- Job -
Nothing but the lines from the one that contains "for node in" through the end of the listing should appear, set down exactly.

- Data excerpt -
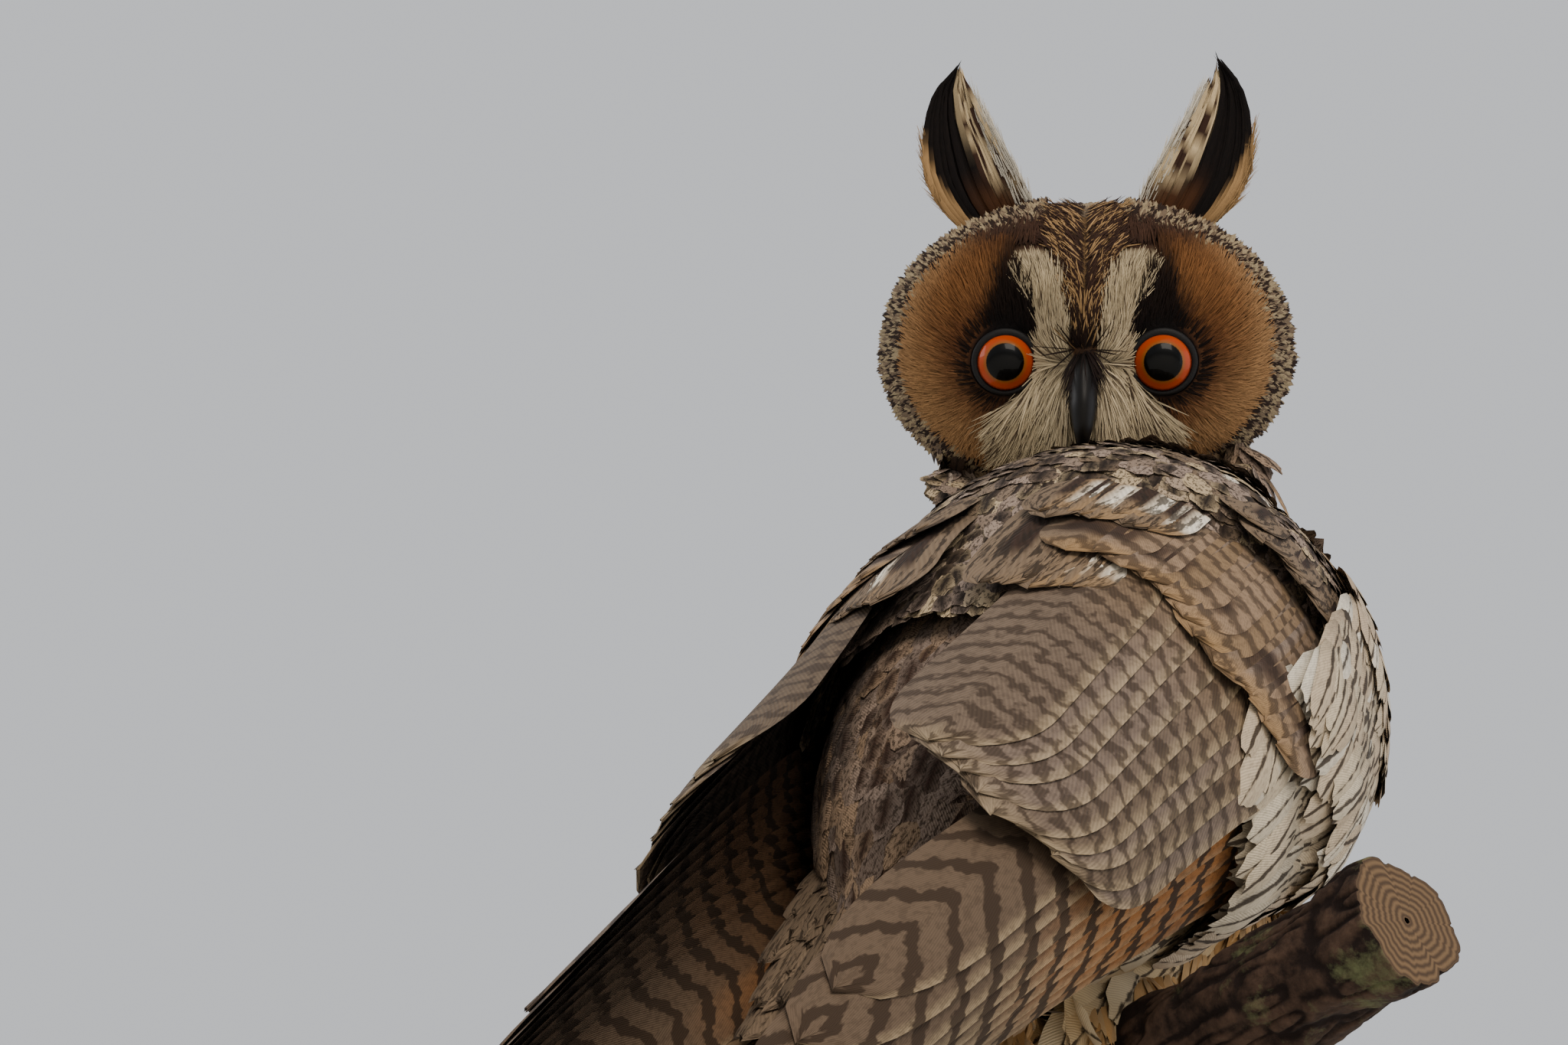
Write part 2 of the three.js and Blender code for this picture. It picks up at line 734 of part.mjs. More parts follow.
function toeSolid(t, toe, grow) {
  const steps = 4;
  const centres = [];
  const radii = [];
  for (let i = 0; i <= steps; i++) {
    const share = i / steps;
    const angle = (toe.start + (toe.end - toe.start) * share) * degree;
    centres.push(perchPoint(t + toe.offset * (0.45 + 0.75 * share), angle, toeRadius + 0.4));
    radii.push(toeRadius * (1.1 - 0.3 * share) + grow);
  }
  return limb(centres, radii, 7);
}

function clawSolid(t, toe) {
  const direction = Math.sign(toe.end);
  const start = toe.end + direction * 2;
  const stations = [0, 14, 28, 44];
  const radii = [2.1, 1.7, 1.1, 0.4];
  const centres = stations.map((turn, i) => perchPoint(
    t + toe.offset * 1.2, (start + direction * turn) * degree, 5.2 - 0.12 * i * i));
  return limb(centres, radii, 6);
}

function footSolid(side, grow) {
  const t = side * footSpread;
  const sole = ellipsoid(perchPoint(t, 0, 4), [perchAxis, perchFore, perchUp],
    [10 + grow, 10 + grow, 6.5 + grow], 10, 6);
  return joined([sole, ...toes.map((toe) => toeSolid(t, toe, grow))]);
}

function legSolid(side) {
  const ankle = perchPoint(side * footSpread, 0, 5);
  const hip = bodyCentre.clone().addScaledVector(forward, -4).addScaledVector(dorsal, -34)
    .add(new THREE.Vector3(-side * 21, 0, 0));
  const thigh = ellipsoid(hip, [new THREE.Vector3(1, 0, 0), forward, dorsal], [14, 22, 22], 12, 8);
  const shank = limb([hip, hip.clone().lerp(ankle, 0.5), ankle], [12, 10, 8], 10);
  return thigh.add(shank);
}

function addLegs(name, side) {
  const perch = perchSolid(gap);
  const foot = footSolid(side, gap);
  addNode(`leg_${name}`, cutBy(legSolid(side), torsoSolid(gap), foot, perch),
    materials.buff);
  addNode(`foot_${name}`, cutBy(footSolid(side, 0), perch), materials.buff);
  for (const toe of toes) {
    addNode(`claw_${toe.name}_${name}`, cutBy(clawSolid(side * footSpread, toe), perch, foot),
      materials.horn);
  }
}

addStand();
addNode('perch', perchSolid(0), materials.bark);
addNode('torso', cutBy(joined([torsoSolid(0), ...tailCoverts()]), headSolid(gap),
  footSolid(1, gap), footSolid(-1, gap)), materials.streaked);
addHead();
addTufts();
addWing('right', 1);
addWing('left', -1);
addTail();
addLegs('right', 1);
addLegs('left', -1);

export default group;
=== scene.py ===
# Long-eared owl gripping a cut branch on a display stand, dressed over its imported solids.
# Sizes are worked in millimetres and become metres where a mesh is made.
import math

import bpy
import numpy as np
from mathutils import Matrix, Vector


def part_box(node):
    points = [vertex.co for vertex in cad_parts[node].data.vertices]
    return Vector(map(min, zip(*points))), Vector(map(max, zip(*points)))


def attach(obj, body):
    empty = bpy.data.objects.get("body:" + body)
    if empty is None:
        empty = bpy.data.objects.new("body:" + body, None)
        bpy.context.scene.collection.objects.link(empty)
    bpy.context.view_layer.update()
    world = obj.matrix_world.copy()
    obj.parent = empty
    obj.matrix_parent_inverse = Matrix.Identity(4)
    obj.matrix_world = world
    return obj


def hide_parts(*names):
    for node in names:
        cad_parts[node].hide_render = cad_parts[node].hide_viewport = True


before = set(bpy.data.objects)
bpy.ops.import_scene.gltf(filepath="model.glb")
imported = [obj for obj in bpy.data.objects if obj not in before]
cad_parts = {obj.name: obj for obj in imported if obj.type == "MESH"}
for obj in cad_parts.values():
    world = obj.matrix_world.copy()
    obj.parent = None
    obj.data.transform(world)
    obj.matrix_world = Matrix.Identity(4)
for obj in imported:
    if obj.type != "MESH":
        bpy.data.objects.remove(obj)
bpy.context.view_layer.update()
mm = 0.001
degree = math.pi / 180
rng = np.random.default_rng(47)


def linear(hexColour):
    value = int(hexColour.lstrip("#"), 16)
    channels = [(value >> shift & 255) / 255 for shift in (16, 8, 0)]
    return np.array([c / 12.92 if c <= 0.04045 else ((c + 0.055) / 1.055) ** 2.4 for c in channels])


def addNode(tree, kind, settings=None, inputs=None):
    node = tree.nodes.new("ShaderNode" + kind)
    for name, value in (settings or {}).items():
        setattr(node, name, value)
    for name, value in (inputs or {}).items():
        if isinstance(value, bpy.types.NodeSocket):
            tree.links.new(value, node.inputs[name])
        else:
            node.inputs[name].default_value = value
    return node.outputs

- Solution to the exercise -
    for node in names:
        cad_parts[node].hide_render = cad_parts[node].hide_viewport = True


before = set(bpy.data.objects)
bpy.ops.import_scene.gltf(filepath="model.glb")
imported = [obj for obj in bpy.data.objects if obj not in before]
cad_parts = {obj.name: obj for obj in imported if obj.type == "MESH"}
for obj in cad_parts.values():
    world = obj.matrix_world.copy()
    obj.parent = None
    obj.data.transform(world)
    obj.matrix_world = Matrix.Identity(4)
for obj in imported:
    if obj.type != "MESH":
        bpy.data.objects.remove(obj)
bpy.context.view_layer.update()
mm = 0.001
degree = math.pi / 180
rng = np.random.default_rng(47)


def linear(hexColour):
    value = int(hexColour.lstrip("#"), 16)
    channels = [(value >> shift & 255) / 255 for shift in (16, 8, 0)]
    return np.array([c / 12.92 if c <= 0.04045 else ((c + 0.055) / 1.055) ** 2.4 for c in channels])


def addNode(tree, kind, settings=None, inputs=None):
    node = tree.nodes.new("ShaderNode" + kind)
    for name, value in (settings or {}).items():
        setattr(node, name, value)
    for name, value in (inputs or {}).items():
        if isinstance(value, bpy.types.NodeSocket):
            tree.links.new(value, node.inputs[name])
        else:
            node.inputs[name].default_value = value
    return node.outputs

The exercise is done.